How much data do these workers need to have on hand to process a unit of work?
How much total data storage do you need?
How much total cpu is used?
What’s your current file server based on (Cpu/ram/disks/os)?
What programming languages do you have experience in to allow you to automate / change stuff? Perhaps python?
When it comes to data durability, cloud is hard to beat … but the cost is relatively steep compared to on prem storage (IMO despite there being a gazillion cloud providers they’re all happy to take super fat margins on what is essentially byte storage, a commodity service at this point). Most cost effective use case for cloud storage at the moment is off-site backups using storage tiers that are highly durabile but perhaps not highly available (translates to cheap in terms of $/byte/year).

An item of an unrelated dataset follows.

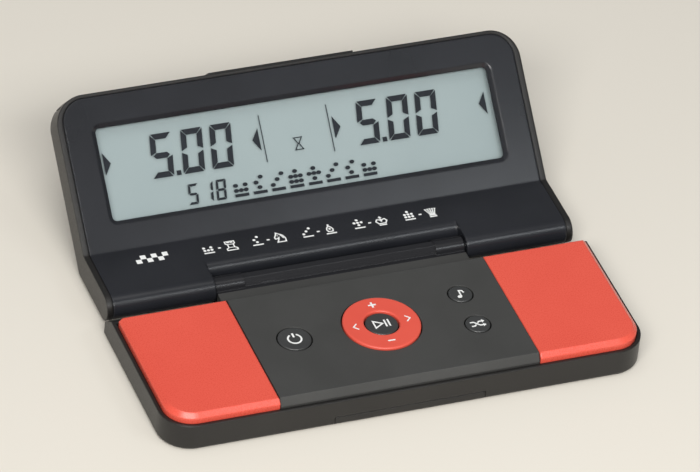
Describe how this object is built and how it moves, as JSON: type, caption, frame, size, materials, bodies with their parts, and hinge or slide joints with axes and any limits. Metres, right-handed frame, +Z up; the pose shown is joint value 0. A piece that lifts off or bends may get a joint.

To summarize for storage considering how many folks you have, 2 physical machines on prem using DRBD/or HAST/or similar + snapshots + all user interaction through cloud where you can keep a self pruning trace of last e.g. week worth of ingress data from people in the field.
These are all considered “easy peasy” half a day of work for a useful sysadmin to setup on typical Linux + ZFS recycling scripts from the internet… would probably take more time to document/test that everything works well. Heck, wendell himself was able to even make a concise video on ZFS and how to make those snapshots show up in windows / shadowcopy.
Document, document, document your setup. Especially the requirements.
–[ For purists out there, yes yes this is all amateurish and so 90s, weak sauce, compared to min 5 replicas paxos/raft/cockroach on ceph… build your own cloud thing, but it’s likely 2-5 years down the road they’ll just move 100% to cloud + because their needs won’t grow as fast as cloud costs will drop and connectivity’s likely to get better … not worth the complications of building an on prem cloud infra ]–